What if Casey is wrong?

"Then I picked the wrong general," Bush says bluntly. "If he's wrong, I'm wrong."

"..and what could be worse than that?" goes--bluntly-- unsaid. The answer ("that thousands of Americans and Iraqis have died unnecessarily") is gently ignored.

We end, as we sometimes do, with the writer offering a cursory acknowledgment of reality.

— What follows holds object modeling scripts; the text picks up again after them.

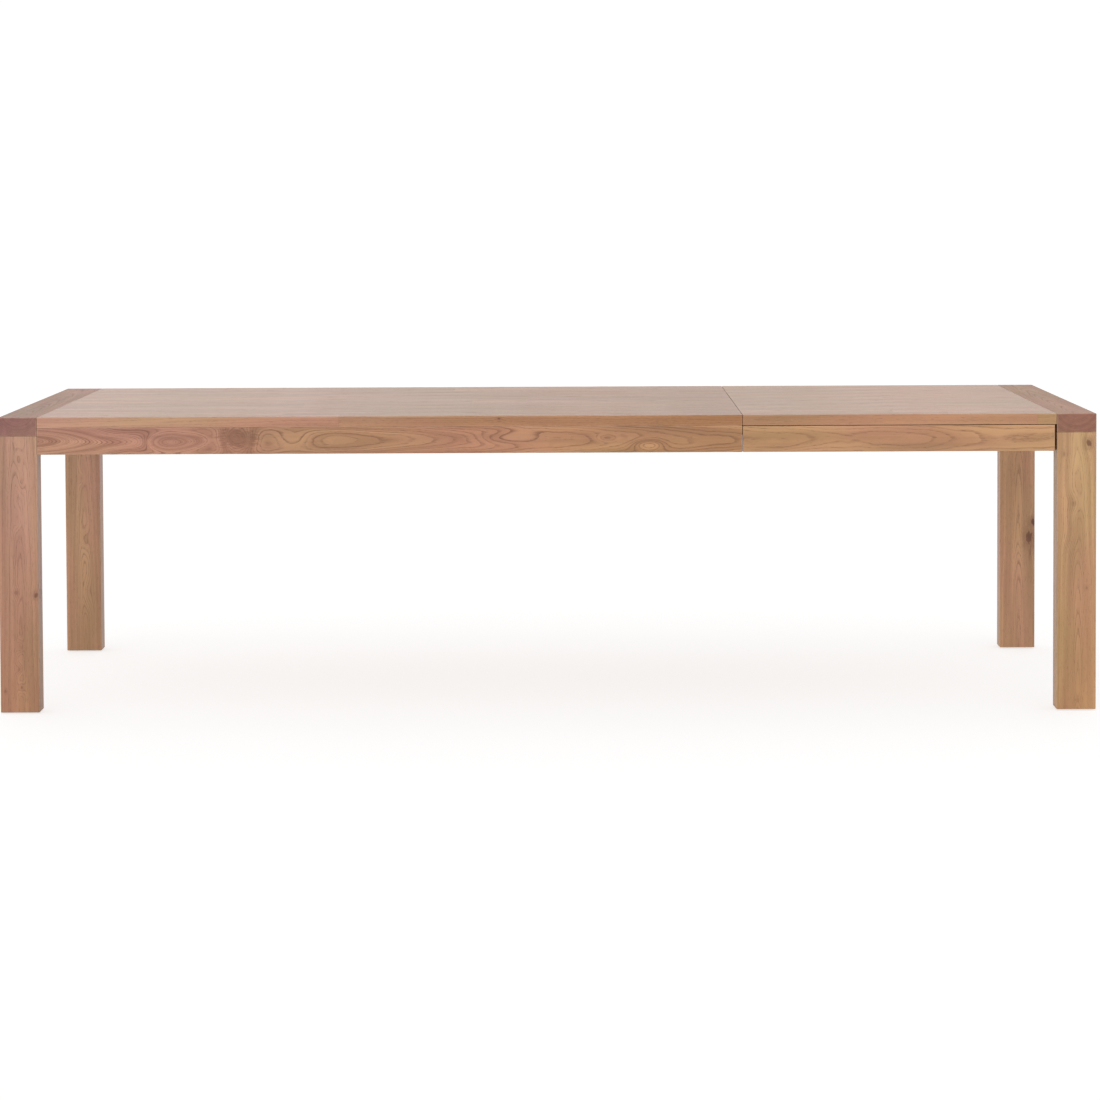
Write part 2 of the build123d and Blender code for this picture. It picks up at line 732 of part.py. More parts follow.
lock_plates = []
lock_pivots = []
lock_screws = []
lock_keepers = []
keeper_screws = []
for side_name, side in sides.items():
    save(lock_lever(side), f"{side_name}_lock_lever")
    with BuildPart() as lock_base:
        with BuildSketch(Plane.XY.offset(plate_under)):
            with Locations((lock_pivot_x, side * lock_y)):
                RectangleRounded(lock_plate_width, lock_plate_length, lock_corner)
                Circle(axle_radius, mode=Mode.SUBTRACT)
        extrude(amount=lock_plate)
        for offset in lock_screw_offsets:
            with Locations(Plane((lock_pivot_x, side * lock_y + offset, plate_under), z_dir=(0, 0, -1))):
                CounterSinkHole(screw_hole_radius, lock_sink_radius, lock_plate)
    lock_plates.append(lock_base.part)
    with BuildPart() as lock_pivot:
        with BuildSketch(Plane.XY.offset(slab_under)):
            with Locations((lock_pivot_x, side * lock_y)):
                Circle(axle_radius)
        extrude(amount=-(lock_plate + 2 * lever_play + lever_thickness))
        with BuildSketch(Plane.XY.offset(lever_under - lever_play)):
            with Locations((lock_pivot_x, side * lock_y)):
                Circle(pivot_head_radius)
        extrude(amount=-pivot_head_height)
    lock_pivots.append(lock_pivot.part)
    with BuildPart() as keeper:
        with BuildSketch(Plane.XY.offset(plate_under)):
            with Locations((stud_x, side * lock_y)):
                RectangleRounded(keeper_width, keeper_length, lock_corner)
        extrude(amount=lock_plate)
        with BuildSketch(Plane.XY.offset(plate_under)):
            with Locations((stud_x, side * lock_y)):
                Circle(stud_radius)
        extrude(amount=-stud_height)
        for offset in lock_screw_offsets:
            with Locations(Plane((stud_x, side * lock_y + offset, plate_under), z_dir=(0, 0, -1))):
                CounterSinkHole(screw_hole_radius, lock_sink_radius, lock_plate)
    lock_keepers.append(keeper.part)
    for offset in lock_screw_offsets:
        screw_y = side * lock_y + offset
        for x, screws in ((lock_pivot_x, lock_screws), (stud_x, keeper_screws)):
            screws.append(driven((x, screw_y, plate_under), (0, 0, -1), lock_screw_length))
save(Compound(lock_plates), "lock_plates")
save(Compound(lock_pivots), "lock_pivots")
save(Compound(lock_screws), "lock_screws")
save(Compound(lock_keepers), "lock_keepers")
save(Compound(keeper_screws), "keeper_screws")
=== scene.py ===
import math

import bpy
from mathutils import Euler, Matrix, Vector


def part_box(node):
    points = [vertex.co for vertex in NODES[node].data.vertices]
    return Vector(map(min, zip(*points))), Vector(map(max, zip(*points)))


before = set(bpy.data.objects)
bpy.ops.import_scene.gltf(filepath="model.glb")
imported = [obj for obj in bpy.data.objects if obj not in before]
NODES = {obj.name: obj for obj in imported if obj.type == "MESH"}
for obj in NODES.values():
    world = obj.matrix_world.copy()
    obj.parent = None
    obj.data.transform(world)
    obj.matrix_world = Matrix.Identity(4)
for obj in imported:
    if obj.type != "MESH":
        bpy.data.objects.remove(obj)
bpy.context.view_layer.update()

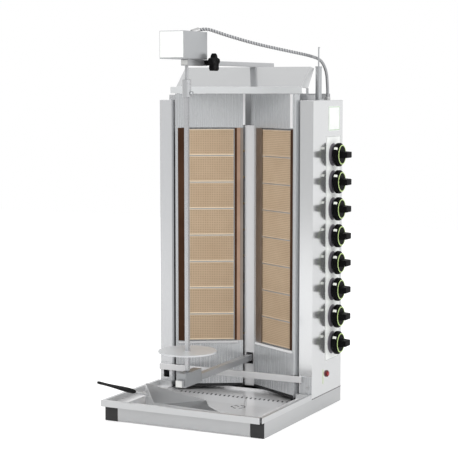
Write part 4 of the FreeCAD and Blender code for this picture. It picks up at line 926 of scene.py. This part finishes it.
def hoseLine():
    data = bpy.data.curves.new("hose_route", "CURVE")
    data.dimensions = "3D"
    data.resolution_u = 40
    spline = data.splines.new("NURBS")
    spline.points.add(len(hoseLook["route"]) - 1)
    for point, spot in zip(spline.points, hoseLook["route"]):
        point.co = (*spot, 1)
    spline.order_u = 3
    spline.use_endpoint_u = True
    carrier = bpy.data.objects.new("hose_route", data)
    bpy.context.scene.collection.objects.link(carrier)
    mesh = bpy.data.meshes.new_from_object(carrier)
    line = [vert.co.copy() for vert in mesh.vertices]
    bpy.data.objects.remove(carrier)
    return line


def buildHose():
    look = hoseLook
    line = hoseLine()
    runs = [0]
    for first, second in zip(line, line[1:]):
        runs.append(runs[-1] + (second - first).length)
    total = runs[-1]
    count = int(total / look["step"])
    centres, k = [], 0
    for step in range(count + 1):
        want = total * step / count
        while k < len(runs) - 2 and runs[k + 1] < want:
            k += 1
        share = (want - runs[k]) / (runs[k + 1] - runs[k])
        centres.append((want, line[k].lerp(line[k + 1], min(max(share, 0), 1))))
    work = bmesh.new()
    wound = work.loops.layers.color.new("wound")
    across = Vector((1, 0, 0))
    rings, levels = [], {}
    for number, (run, centre) in enumerate(centres):
        before, after = centres[max(number - 1, 0)][1], centres[min(number + 1, count)][1]
        along = (after - before).normalized()
        across = (across - along * across.dot(along)).normalized()
        up = along.cross(across)
        fade = min(max((look["woundUntil"] - run) / 0.05, 0), 1)
        ring = []
        for turn in range(look["around"]):
            angle = 2 * math.pi * turn / look["around"]
            wave = math.cos(angle - 2 * math.pi * run / look["pitch"]) * fade
            vert = work.verts.new(centre + (across * math.cos(angle) + up * math.sin(angle))
                                  * (look["radius"] + look["groove"] * wave))
            # painted shade: the colour level follows the groove, dark in the hollows
            levels[vert] = 0.5 + 0.5 * wave if fade else 0.75
            ring.append(vert)
        rings.append(ring)
    for first, second in zip(rings, rings[1:]):
        for turn in range(look["around"]):
            after = (turn + 1) % look["around"]
            work.faces.new((first[turn], first[after], second[after], second[turn]))
    work.faces.new(list(reversed(rings[0])))
    work.faces.new(rings[-1])
    bmesh.ops.recalc_face_normals(work, faces=work.faces)
    for face in work.faces:
        for loop in face.loops:
            level = levels[loop.vert]
            loop[wound] = (level, level, level, 1)
    hose = addPiece("motor_hose_wound", finishMesh(work, "motor_hose_wound", 60), windingSteel)
    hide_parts("motor_hose")
    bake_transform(hose)


buildHose()
print("hose done")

...the sad truth is, there has been a gap between Bush's visions and the means his administration has devoted to realize them. And when tactics do not adjust to fit the strategy, then the strategy eventually gets diminished to fit the tactics.

Or worse.

"Or worse"--the bark of the lapdog, safe in his master's arms, at a cat of no consequence in the next room. That's what Brooks will frantically point to, on his permanent record, when the St. Peter of journalism adds it all up and then consigns him to the fire down below. "What do you mean, go to Hell? That's not fair! I said 'the sad truth'! I said 'or worse'!" (Yes, my son, but don't kid a kidder: You didn't mean it.)

In sum, a classic performance from Our Mister Brooks. What is there left to say, except, Come back, William Safire. All is forgiven.